> **TASK DIRECTIONS**
Give the number of lines in the data that hold the string "this". Nothing else is needed.

··· SUPPLIED INFORMATION

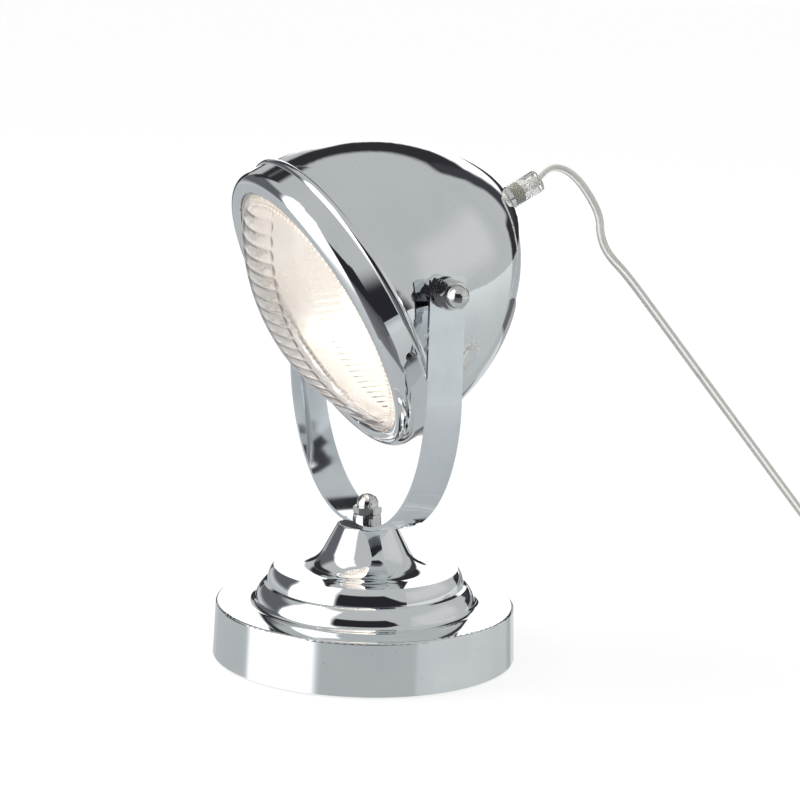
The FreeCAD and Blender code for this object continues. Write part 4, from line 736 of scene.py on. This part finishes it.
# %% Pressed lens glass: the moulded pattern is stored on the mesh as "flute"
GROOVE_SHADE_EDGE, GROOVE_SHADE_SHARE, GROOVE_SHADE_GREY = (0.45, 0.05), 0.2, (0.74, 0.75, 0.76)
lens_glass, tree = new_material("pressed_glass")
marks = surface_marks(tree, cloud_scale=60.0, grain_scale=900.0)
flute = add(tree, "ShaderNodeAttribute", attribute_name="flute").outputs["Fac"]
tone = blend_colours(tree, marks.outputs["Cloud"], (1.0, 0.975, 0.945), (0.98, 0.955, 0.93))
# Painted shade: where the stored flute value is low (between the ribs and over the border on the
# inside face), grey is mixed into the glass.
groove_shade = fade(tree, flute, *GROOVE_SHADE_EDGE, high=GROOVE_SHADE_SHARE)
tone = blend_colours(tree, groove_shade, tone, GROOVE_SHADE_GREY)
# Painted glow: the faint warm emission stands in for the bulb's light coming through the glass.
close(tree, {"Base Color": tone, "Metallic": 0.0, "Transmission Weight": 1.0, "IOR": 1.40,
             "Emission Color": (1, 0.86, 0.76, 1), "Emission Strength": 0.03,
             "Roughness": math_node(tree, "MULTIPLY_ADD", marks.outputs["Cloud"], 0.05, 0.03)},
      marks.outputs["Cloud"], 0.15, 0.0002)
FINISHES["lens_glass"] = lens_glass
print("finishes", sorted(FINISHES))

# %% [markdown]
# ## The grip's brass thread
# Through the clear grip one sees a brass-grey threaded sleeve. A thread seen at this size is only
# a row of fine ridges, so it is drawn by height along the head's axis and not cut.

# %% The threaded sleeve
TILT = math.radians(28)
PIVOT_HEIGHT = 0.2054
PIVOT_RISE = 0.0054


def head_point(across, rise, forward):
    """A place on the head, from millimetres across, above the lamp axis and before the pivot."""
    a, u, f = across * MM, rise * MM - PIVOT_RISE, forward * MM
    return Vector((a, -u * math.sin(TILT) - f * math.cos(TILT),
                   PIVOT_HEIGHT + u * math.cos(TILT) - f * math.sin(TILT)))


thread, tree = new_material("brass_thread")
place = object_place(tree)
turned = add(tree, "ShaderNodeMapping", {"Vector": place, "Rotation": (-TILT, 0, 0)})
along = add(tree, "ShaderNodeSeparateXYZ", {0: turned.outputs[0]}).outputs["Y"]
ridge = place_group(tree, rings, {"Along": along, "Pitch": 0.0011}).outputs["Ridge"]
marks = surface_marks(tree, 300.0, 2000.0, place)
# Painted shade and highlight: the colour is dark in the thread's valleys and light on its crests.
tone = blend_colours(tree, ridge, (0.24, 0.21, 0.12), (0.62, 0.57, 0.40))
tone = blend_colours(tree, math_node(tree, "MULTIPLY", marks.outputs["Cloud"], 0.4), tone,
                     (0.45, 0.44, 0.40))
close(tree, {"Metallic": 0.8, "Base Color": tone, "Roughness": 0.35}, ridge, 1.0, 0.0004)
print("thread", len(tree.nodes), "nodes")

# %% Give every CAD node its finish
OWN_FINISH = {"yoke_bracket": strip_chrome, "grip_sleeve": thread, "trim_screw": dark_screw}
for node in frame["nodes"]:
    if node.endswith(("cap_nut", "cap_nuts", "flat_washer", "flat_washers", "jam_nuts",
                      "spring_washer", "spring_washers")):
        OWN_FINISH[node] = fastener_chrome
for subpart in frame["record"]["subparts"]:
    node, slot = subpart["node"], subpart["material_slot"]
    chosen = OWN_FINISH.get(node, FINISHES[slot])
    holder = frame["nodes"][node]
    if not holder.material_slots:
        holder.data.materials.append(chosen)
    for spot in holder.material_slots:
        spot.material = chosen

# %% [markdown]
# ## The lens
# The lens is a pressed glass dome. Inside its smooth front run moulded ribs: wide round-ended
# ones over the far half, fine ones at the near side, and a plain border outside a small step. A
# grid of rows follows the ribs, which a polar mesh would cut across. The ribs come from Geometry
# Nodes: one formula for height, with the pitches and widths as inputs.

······

> **TASK SOLUTION**
2